(Entries with parts and joints)
-*-
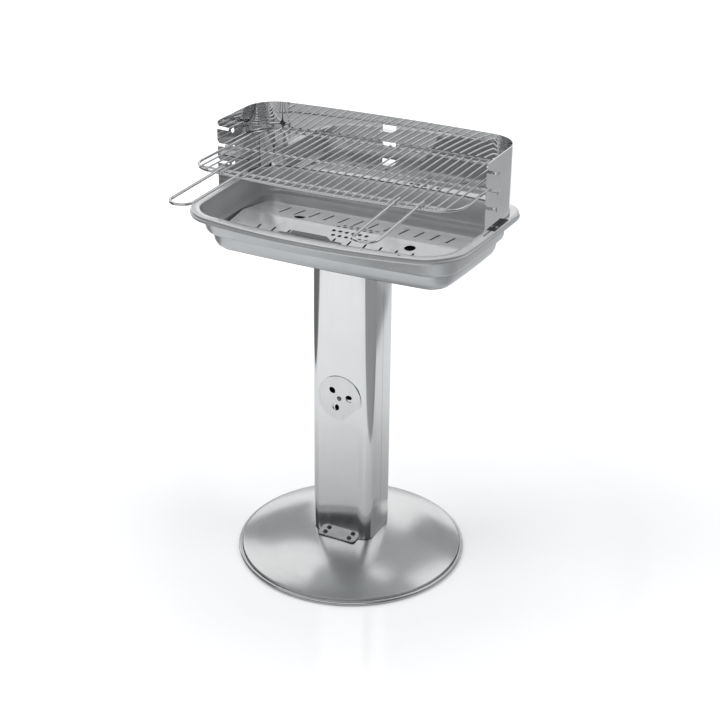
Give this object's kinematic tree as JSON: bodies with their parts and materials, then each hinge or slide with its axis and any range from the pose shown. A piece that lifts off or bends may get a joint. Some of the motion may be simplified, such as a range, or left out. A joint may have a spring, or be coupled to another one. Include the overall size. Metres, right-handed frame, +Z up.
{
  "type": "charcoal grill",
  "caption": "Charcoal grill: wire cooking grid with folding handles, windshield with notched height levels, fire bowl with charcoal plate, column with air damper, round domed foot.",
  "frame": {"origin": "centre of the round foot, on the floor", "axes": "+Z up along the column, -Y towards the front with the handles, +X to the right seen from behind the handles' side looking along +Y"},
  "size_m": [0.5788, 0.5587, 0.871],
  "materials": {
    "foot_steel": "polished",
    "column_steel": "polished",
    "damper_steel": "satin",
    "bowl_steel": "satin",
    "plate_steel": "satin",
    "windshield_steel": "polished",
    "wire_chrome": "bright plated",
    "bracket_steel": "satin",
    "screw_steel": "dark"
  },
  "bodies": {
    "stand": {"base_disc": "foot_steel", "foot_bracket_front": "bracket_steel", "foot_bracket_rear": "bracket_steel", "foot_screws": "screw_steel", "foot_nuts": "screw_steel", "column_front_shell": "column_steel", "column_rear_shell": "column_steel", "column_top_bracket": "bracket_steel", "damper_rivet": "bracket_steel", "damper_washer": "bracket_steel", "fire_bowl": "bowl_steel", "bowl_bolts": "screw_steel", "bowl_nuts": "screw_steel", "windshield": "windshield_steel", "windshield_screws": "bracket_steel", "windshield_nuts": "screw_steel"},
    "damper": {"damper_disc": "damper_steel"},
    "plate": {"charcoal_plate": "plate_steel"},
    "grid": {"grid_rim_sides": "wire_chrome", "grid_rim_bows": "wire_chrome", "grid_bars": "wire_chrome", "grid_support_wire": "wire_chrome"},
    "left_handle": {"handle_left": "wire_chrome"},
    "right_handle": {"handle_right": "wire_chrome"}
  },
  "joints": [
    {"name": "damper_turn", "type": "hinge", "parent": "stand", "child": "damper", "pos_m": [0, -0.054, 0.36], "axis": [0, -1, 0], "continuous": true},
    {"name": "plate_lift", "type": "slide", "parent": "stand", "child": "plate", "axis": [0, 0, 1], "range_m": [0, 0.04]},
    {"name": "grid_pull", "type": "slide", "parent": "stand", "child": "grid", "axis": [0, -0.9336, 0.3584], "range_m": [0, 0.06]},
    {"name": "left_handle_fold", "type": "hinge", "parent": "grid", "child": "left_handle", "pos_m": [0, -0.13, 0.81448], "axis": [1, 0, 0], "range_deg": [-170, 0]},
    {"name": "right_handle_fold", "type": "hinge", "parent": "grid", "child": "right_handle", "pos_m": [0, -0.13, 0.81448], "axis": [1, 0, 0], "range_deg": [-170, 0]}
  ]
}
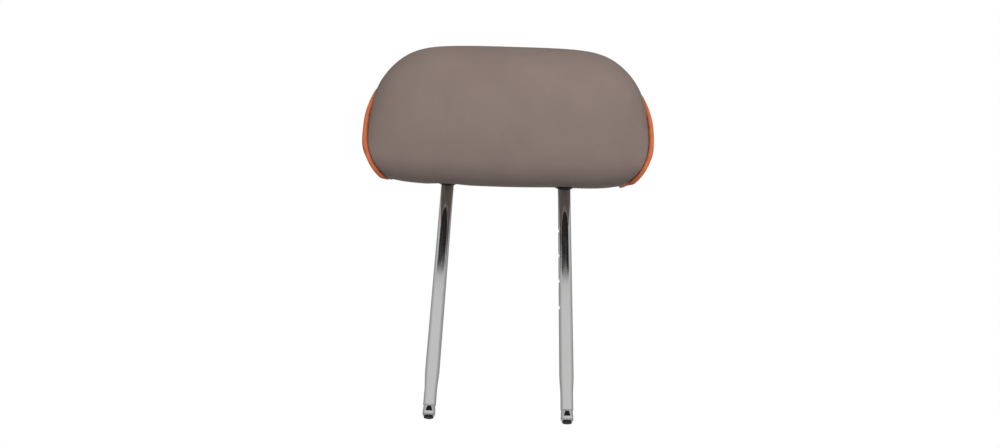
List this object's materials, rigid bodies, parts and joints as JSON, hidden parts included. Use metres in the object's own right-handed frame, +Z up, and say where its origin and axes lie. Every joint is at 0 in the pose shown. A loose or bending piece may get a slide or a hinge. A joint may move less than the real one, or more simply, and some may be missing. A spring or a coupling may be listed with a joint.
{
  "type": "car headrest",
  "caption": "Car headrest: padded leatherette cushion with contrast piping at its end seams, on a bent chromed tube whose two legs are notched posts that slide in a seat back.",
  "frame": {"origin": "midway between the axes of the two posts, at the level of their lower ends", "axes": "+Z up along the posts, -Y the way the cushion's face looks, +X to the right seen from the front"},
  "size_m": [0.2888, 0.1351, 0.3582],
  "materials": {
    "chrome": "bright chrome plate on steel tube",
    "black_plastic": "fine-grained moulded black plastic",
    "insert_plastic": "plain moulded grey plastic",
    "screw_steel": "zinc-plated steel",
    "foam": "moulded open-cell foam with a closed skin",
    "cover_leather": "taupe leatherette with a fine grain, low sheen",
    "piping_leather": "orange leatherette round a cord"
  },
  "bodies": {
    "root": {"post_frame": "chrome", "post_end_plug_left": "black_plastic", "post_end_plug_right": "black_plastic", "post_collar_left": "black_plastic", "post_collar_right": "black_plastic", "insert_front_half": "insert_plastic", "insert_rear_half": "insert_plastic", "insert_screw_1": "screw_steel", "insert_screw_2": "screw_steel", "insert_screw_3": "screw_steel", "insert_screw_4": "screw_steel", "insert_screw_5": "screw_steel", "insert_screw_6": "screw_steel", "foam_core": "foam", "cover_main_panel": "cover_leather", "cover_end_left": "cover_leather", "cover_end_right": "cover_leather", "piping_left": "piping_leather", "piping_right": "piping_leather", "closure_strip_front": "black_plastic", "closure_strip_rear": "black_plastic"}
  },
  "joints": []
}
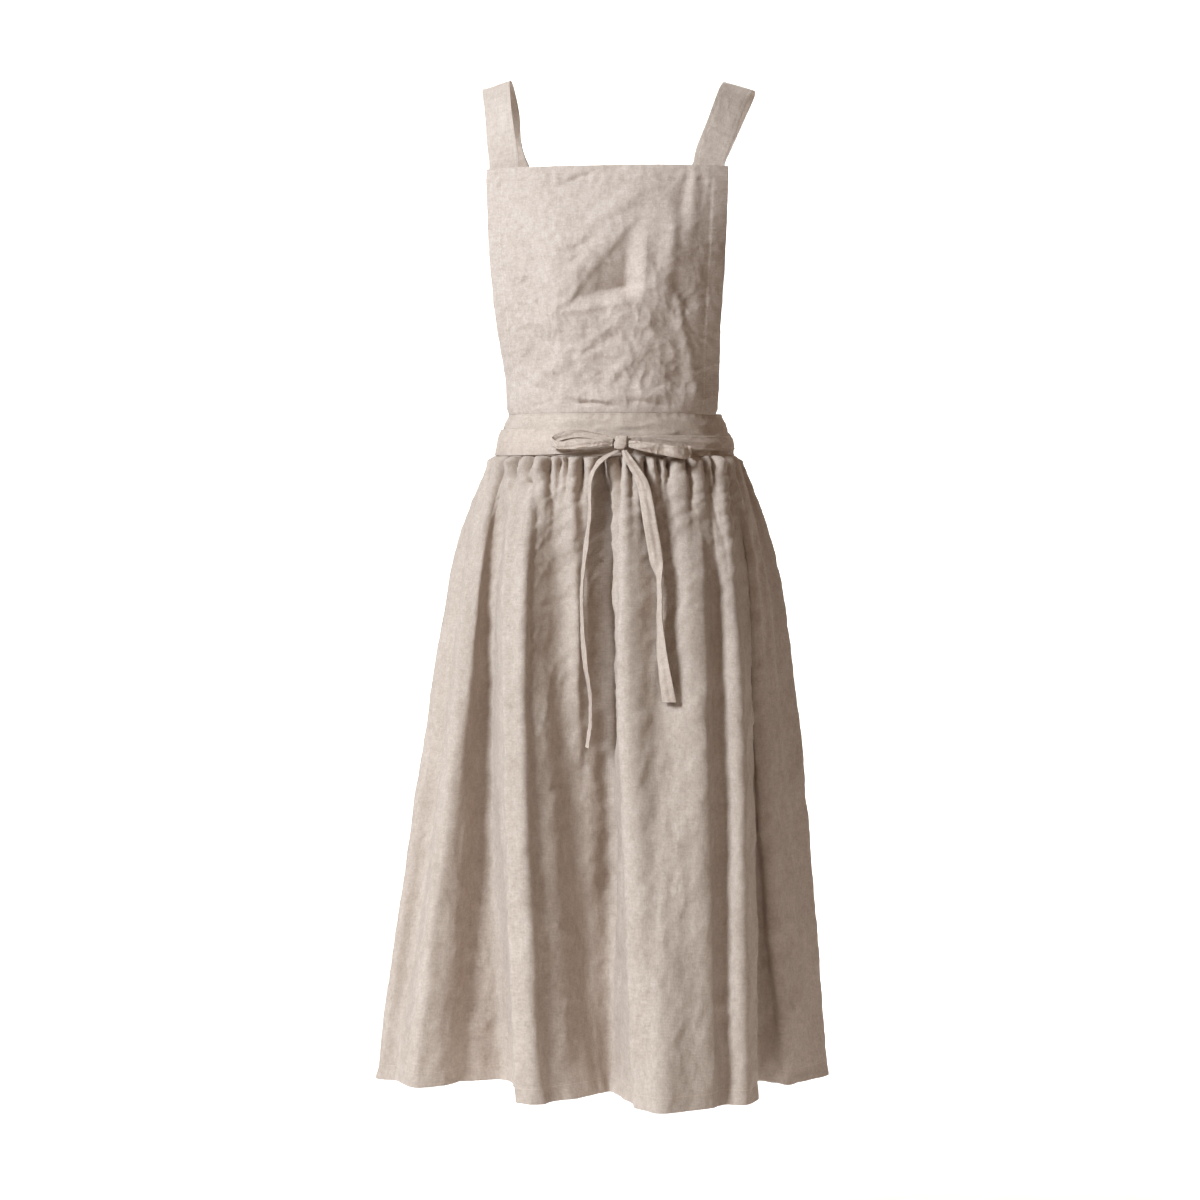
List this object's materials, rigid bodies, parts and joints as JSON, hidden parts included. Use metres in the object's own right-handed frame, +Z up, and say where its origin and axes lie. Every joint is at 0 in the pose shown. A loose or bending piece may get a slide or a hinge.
-*-
* Task *
Copy out every entry again, exactly as it was given.

* Reply *
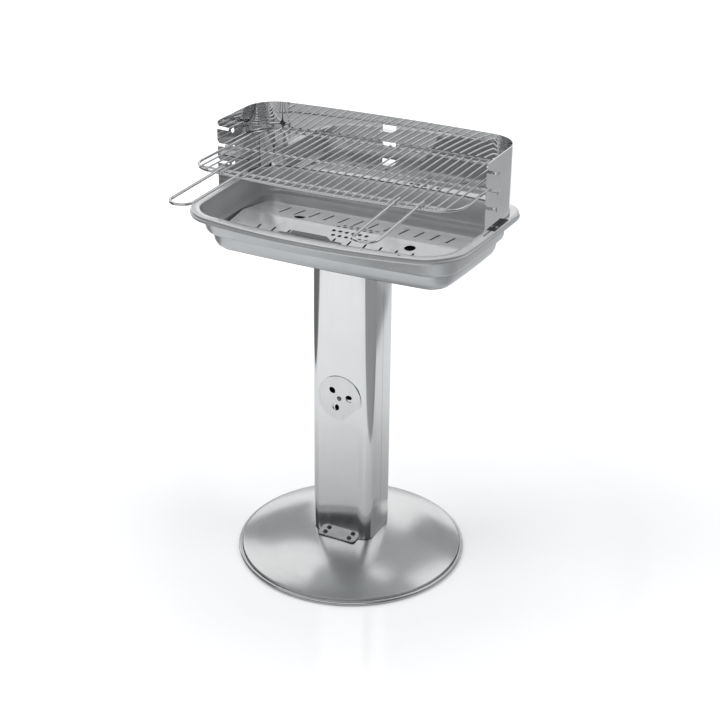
Give this object's kinematic tree as JSON: bodies with their parts and materials, then each hinge or slide with its axis and any range from the pose shown. A piece that lifts off or bends may get a joint. Some of the motion may be simplified, such as a range, or left out. A joint may have a spring, or be coupled to another one. Include the overall size. Metres, right-handed frame, +Z up.
{
  "type": "charcoal grill",
  "caption": "Charcoal grill: wire cooking grid with folding handles, windshield with notched height levels, fire bowl with charcoal plate, column with air damper, round domed foot.",
  "frame": {"origin": "centre of the round foot, on the floor", "axes": "+Z up along the column, -Y towards the front with the handles, +X to the right seen from behind the handles' side looking along +Y"},
  "size_m": [0.5788, 0.5587, 0.871],
  "materials": {
    "foot_steel": "polished",
    "column_steel": "polished",
    "damper_steel": "satin",
    "bowl_steel": "satin",
    "plate_steel": "satin",
    "windshield_steel": "polished",
    "wire_chrome": "bright plated",
    "bracket_steel": "satin",
    "screw_steel": "dark"
  },
  "bodies": {
    "stand": {"base_disc": "foot_steel", "foot_bracket_front": "bracket_steel", "foot_bracket_rear": "bracket_steel", "foot_screws": "screw_steel", "foot_nuts": "screw_steel", "column_front_shell": "column_steel", "column_rear_shell": "column_steel", "column_top_bracket": "bracket_steel", "damper_rivet": "bracket_steel", "damper_washer": "bracket_steel", "fire_bowl": "bowl_steel", "bowl_bolts": "screw_steel", "bowl_nuts": "screw_steel", "windshield": "windshield_steel", "windshield_screws": "bracket_steel", "windshield_nuts": "screw_steel"},
    "damper": {"damper_disc": "damper_steel"},
    "plate": {"charcoal_plate": "plate_steel"},
    "grid": {"grid_rim_sides": "wire_chrome", "grid_rim_bows": "wire_chrome", "grid_bars": "wire_chrome", "grid_support_wire": "wire_chrome"},
    "left_handle": {"handle_left": "wire_chrome"},
    "right_handle": {"handle_right": "wire_chrome"}
  },
  "joints": [
    {"name": "damper_turn", "type": "hinge", "parent": "stand", "child": "damper", "pos_m": [0, -0.054, 0.36], "axis": [0, -1, 0], "continuous": true},
    {"name": "plate_lift", "type": "slide", "parent": "stand", "child": "plate", "axis": [0, 0, 1], "range_m": [0, 0.04]},
    {"name": "grid_pull", "type": "slide", "parent": "stand", "child": "grid", "axis": [0, -0.9336, 0.3584], "range_m": [0, 0.06]},
    {"name": "left_handle_fold", "type": "hinge", "parent": "grid", "child": "left_handle", "pos_m": [0, -0.13, 0.81448], "axis": [1, 0, 0], "range_deg": [-170, 0]},
    {"name": "right_handle_fold", "type": "hinge", "parent": "grid", "child": "right_handle", "pos_m": [0, -0.13, 0.81448], "axis": [1, 0, 0], "range_deg": [-170, 0]}
  ]
}
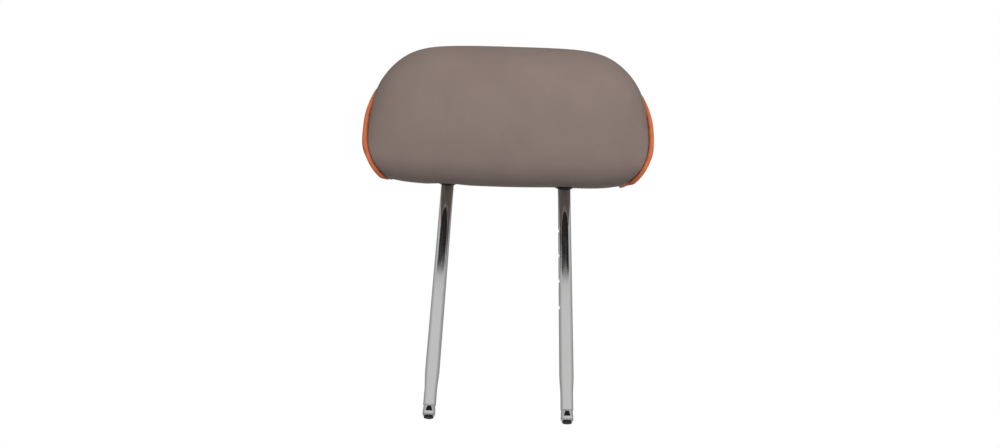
List this object's materials, rigid bodies, parts and joints as JSON, hidden parts included. Use metres in the object's own right-handed frame, +Z up, and say where its origin and axes lie. Every joint is at 0 in the pose shown. A loose or bending piece may get a slide or a hinge. A joint may move less than the real one, or more simply, and some may be missing. A spring or a coupling may be listed with a joint.
{
  "type": "car headrest",
  "caption": "Car headrest: padded leatherette cushion with contrast piping at its end seams, on a bent chromed tube whose two legs are notched posts that slide in a seat back.",
  "frame": {"origin": "midway between the axes of the two posts, at the level of their lower ends", "axes": "+Z up along the posts, -Y the way the cushion's face looks, +X to the right seen from the front"},
  "size_m": [0.2888, 0.1351, 0.3582],
  "materials": {
    "chrome": "bright chrome plate on steel tube",
    "black_plastic": "fine-grained moulded black plastic",
    "insert_plastic": "plain moulded grey plastic",
    "screw_steel": "zinc-plated steel",
    "foam": "moulded open-cell foam with a closed skin",
    "cover_leather": "taupe leatherette with a fine grain, low sheen",
    "piping_leather": "orange leatherette round a cord"
  },
  "bodies": {
    "root": {"post_frame": "chrome", "post_end_plug_left": "black_plastic", "post_end_plug_right": "black_plastic", "post_collar_left": "black_plastic", "post_collar_right": "black_plastic", "insert_front_half": "insert_plastic", "insert_rear_half": "insert_plastic", "insert_screw_1": "screw_steel", "insert_screw_2": "screw_steel", "insert_screw_3": "screw_steel", "insert_screw_4": "screw_steel", "insert_screw_5": "screw_steel", "insert_screw_6": "screw_steel", "foam_core": "foam", "cover_main_panel": "cover_leather", "cover_end_left": "cover_leather", "cover_end_right": "cover_leather", "piping_left": "piping_leather", "piping_right": "piping_leather", "closure_strip_front": "black_plastic", "closure_strip_rear": "black_plastic"}
  },
  "joints": []
}
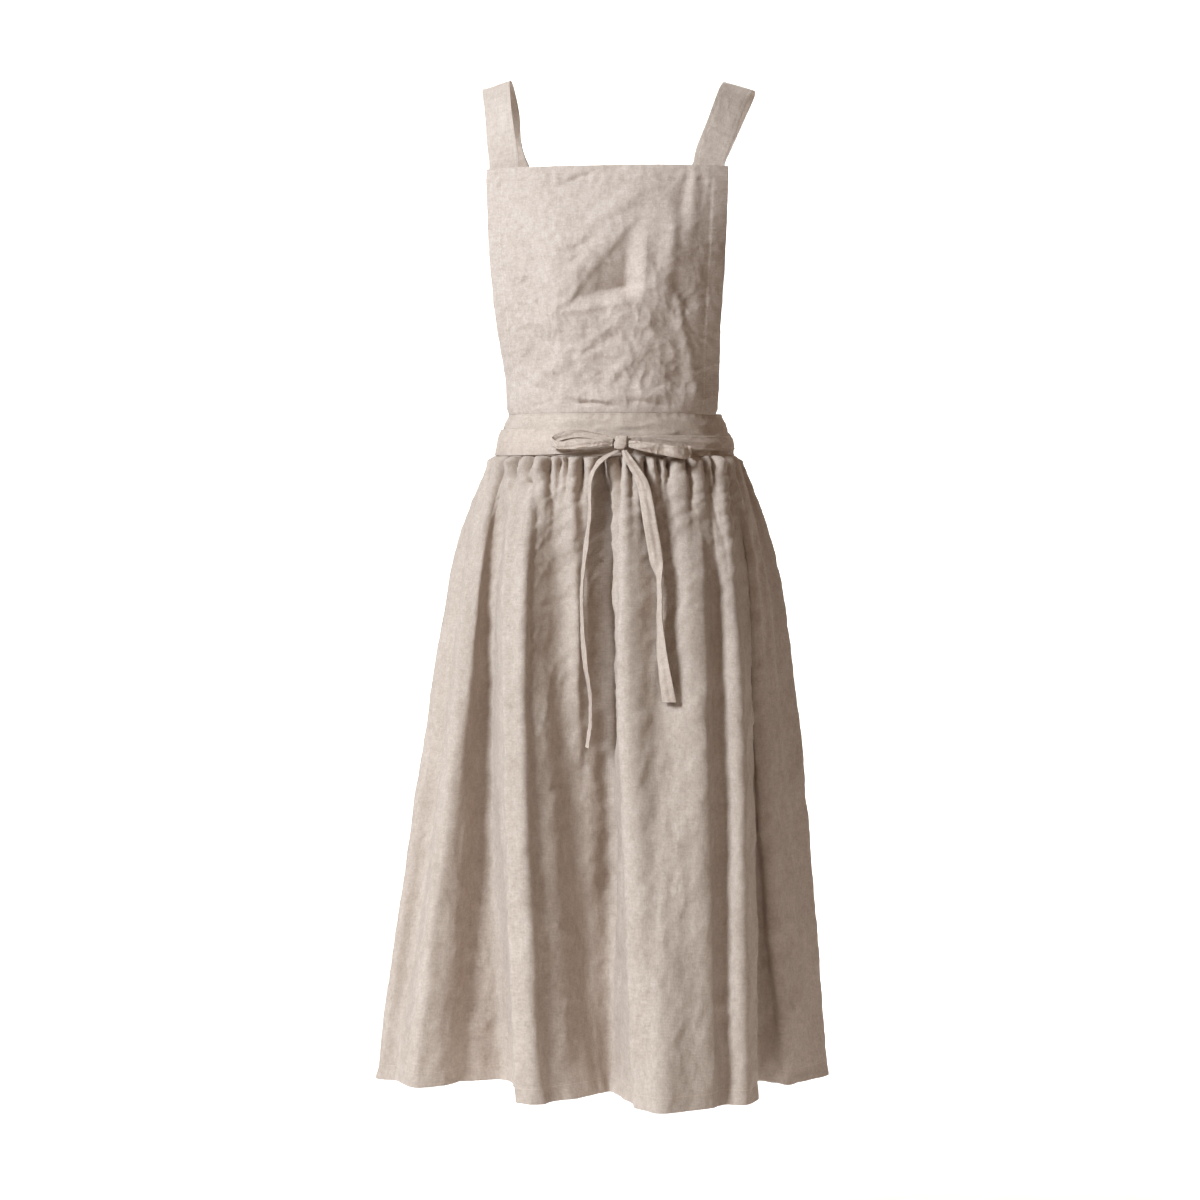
List this object's materials, rigid bodies, parts and joints as JSON, hidden parts included. Use metres in the object's own right-handed frame, +Z up, and say where its origin and axes lie. Every joint is at 0 in the pose shown. A loose or bending piece may get a slide or a hinge.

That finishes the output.